The Pew Forum on Religion and Public Life shows that the group of people who selected no religious affiliation on the study rose five percent from the 2007 study.   

Protestant numbers dropped five percent from 2007 while the number of people who identify as Catholic has stayed about the same since 1972. 

Young adults account for the largest number of people who do not identify with any religion; about one third of 18 to 30 year olds do not identify with any religion.   

Josh Nankivel, the president of Siouxland Free thinkers, is an example of one Sioux Falls resident who doesn't identify with any specific religion.   
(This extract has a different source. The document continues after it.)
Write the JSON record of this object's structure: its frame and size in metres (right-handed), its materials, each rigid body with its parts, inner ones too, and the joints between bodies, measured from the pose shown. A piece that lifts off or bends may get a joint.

Nankivel grew up in Sunday School at a Lutheran church outside of Sioux Falls.  But like many people cited in the Pew study, Nankivel found himself asking a lot of questions.  

"There wasn't enough evidence for me to believe these things even thought I wanted to and tried to," Nankivel said.   
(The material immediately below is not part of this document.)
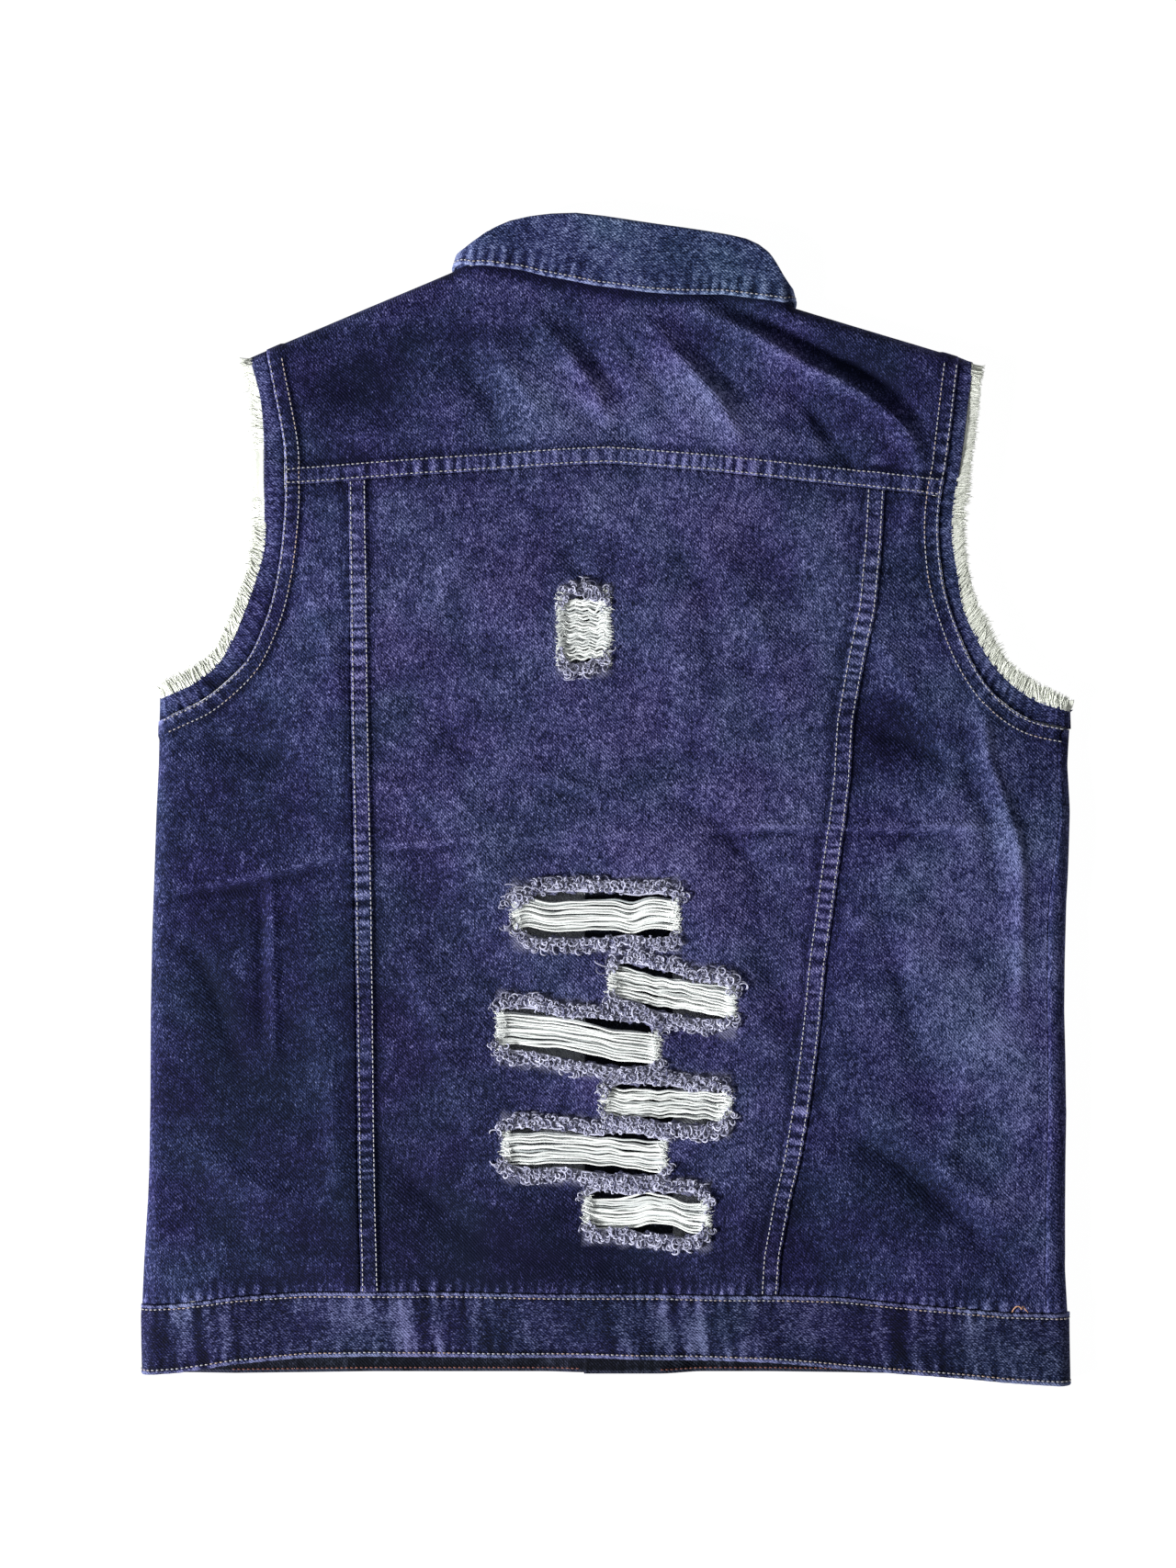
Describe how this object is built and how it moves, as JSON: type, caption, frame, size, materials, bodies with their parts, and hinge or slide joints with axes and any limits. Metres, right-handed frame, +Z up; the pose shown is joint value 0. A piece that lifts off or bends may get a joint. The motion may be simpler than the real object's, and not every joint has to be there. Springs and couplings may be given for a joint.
{
  "type": "denim vest laid flat",
  "caption": "Sleeveless denim vest lying face down, with a turned-down collar, frayed armholes, a waistband and worn-through rips across the back.",
  "frame": {"origin": "centre of the vest's footprint, on the surface it lies on", "axes": "+X towards the wearer's right side, +Y towards the collar, +Z up out of the back, square to the surface"},
  "size_m": [0.5286, 0.6635, 0.018],
  "materials": {
    "denim_yoke": "washed indigo twill",
    "denim_body": "washed indigo twill",
    "denim_side": "washed indigo twill",
    "denim_waistband": "washed indigo twill, puckered",
    "denim_collar": "washed indigo twill, puckered",
    "denim_facing": "indigo twill, little washed",
    "armhole_band": "indigo twill, felled and rubbed",
    "white_thread": "undyed cotton yarn",
    "rip_fray": "frayed cotton yarn, part dyed",
    "button_steel": "dull plated steel"
  },
  "bodies": {
    "root": {"back_yoke": "denim_yoke", "back_centre": "denim_body", "back_side_left": "denim_side", "back_side_right": "denim_side", "front_left": "denim_body", "front_right": "denim_body", "facing_right": "denim_facing", "waistband": "denim_waistband", "collar": "denim_collar", "armhole_band_back_left": "armhole_band", "armhole_band_back_right": "armhole_band", "armhole_band_front_left": "armhole_band", "armhole_band_front_right": "armhole_band", "armhole_fringe_back_left": "white_thread", "armhole_fringe_back_right": "white_thread", "armhole_fringe_front_left": "white_thread", "armhole_fringe_front_right": "white_thread", "rip_threads_1": "white_thread", "rip_threads_2": "white_thread", "rip_threads_3": "white_thread", "rip_threads_4": "white_thread", "rip_threads_5": "white_thread", "rip_threads_6": "white_thread", "rip_threads_7": "white_thread", "rip_fray_1_upper": "rip_fray", "rip_fray_1_lower": "rip_fray", "rip_fray_2_upper": "rip_fray", "rip_fray_2_lower": "rip_fray", "rip_fray_3_upper": "rip_fray", "rip_fray_3_lower": "rip_fray", "rip_fray_4_upper": "rip_fray", "rip_fray_4_lower": "rip_fray", "rip_fray_5_upper": "rip_fray", "rip_fray_5_lower": "rip_fray", "rip_fray_6_upper": "rip_fray", "rip_fray_6_lower": "rip_fray", "rip_fray_7_upper": "rip_fray", "rip_fray_7_lower": "rip_fray", "button_1": "button_steel", "button_2": "button_steel", "button_3": "button_steel", "button_4": "button_steel", "button_5": "button_steel", "button_6": "button_steel"}
  },
  "joints": []
}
Today he calls himself and agnostic and an atheist.  Dr. Richard Swanson, a professor of religion and philosophy at Augustana College, said people identify as non-religious for many reasons.   
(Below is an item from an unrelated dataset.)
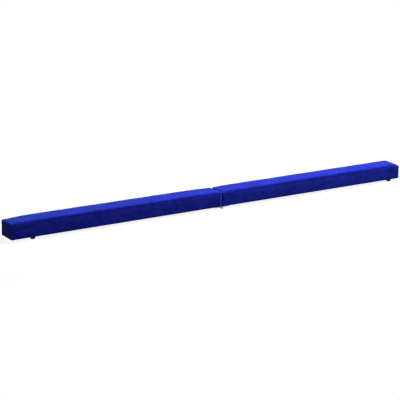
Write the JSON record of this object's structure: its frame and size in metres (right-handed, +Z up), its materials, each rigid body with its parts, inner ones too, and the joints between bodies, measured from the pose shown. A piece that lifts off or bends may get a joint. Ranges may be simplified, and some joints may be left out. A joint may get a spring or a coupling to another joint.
{
  "type": "balance beam",
  "caption": "Folding floor balance beam: two padded, suede-covered sections joined by a butt hinge underneath, standing on tapered rubber feet.",
  "frame": {"origin": "on the floor under the middle of the beam, halfway between the two sections and across the width", "axes": "+X along the beam towards the right section, +Y towards the rear, +Z up"},
  "size_m": [2.13, 0.103, 0.0845],
  "materials": {
    "suede": "matte",
    "eva_foam": "matte",
    "dust_cloth": "matte",
    "plywood": "matte",
    "pine": "matte",
    "foot_rubber": "matte",
    "zinc_steel": "satin",
    "staple_wire": "satin"
  },
  "bodies": {
    "left_section": {"bottom_deck_left": "plywood", "centre_block_left": "pine", "cover_left": "suede", "dust_cover_left": "dust_cloth", "foam_front_left": "eva_foam", "foam_hinge_end_left": "eva_foam", "foam_outer_end_left": "eva_foam", "foam_rear_left": "eva_foam", "foam_top_left": "eva_foam", "foot_front_left": "foot_rubber", "foot_rear_left": "foot_rubber", "foot_screws_left": "zinc_steel", "foot_washers_left": "zinc_steel", "front_rail_left": "pine", "hinge_block_left": "pine", "hinge_leaf_left": "zinc_steel", "hinge_screws_left": "zinc_steel", "outer_block_left": "pine", "rear_rail_left": "pine", "staples_left": "staple_wire", "top_deck_left": "plywood", "hinge_pin": "zinc_steel"},
    "right_section": {"bottom_deck_right": "plywood", "centre_block_right": "pine", "cover_right": "suede", "dust_cover_right": "dust_cloth", "foam_front_right": "eva_foam", "foam_hinge_end_right": "eva_foam", "foam_outer_end_right": "eva_foam", "foam_rear_right": "eva_foam", "foam_top_right": "eva_foam", "foot_front_right": "foot_rubber", "foot_rear_right": "foot_rubber", "foot_screws_right": "zinc_steel", "foot_washers_right": "zinc_steel", "front_rail_right": "pine", "hinge_block_right": "pine", "hinge_leaf_right": "zinc_steel", "hinge_screws_right": "zinc_steel", "outer_block_right": "pine", "rear_rail_right": "pine", "staples_right": "staple_wire", "top_deck_right": "plywood"}
  },
  "joints": [
    {"name": "fold", "type": "hinge", "parent": "left_section", "child": "right_section", "pos_m": [0, 0, 0.00605], "axis": [0, 1, 0], "range_deg": [0, 179.9]}
  ]
}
Like Nankivel, some no longer believe in the ideals of their former religion.  Dr. Swanson said others feel forced out after problems occur in the church.   

Another reason is simply being a young adult.   

"In my twenties I actually went out and tried a lot of different religious.  I went to the Pentecostals and the Catholics and everything like that," Nankivel said. 

Some religious leaders said they weren't surprised that so many young adults are not affiliated with any religion.   

l think a lot of times, especially in that age bracket, people are searching, they're trying to figure out where they fit and how life is going to unfold for them ," Catholic Diocese Communications Director Jerry Klein said.  

Dr. Swanson said college students and young adults have been questioning their faith for years.

 "Some people in that group exit the church and re-enter. It happened in my generation, it happened in the generation before, it happened in every generation. Will that happen in this generation, we don't ever know," Dr. Swanson said.  

Jerry Klein said the Catholic Diocese sees it as an opportunity to reach out to younger generations.  Klein said they are using the web and social media to help connect with younger generations.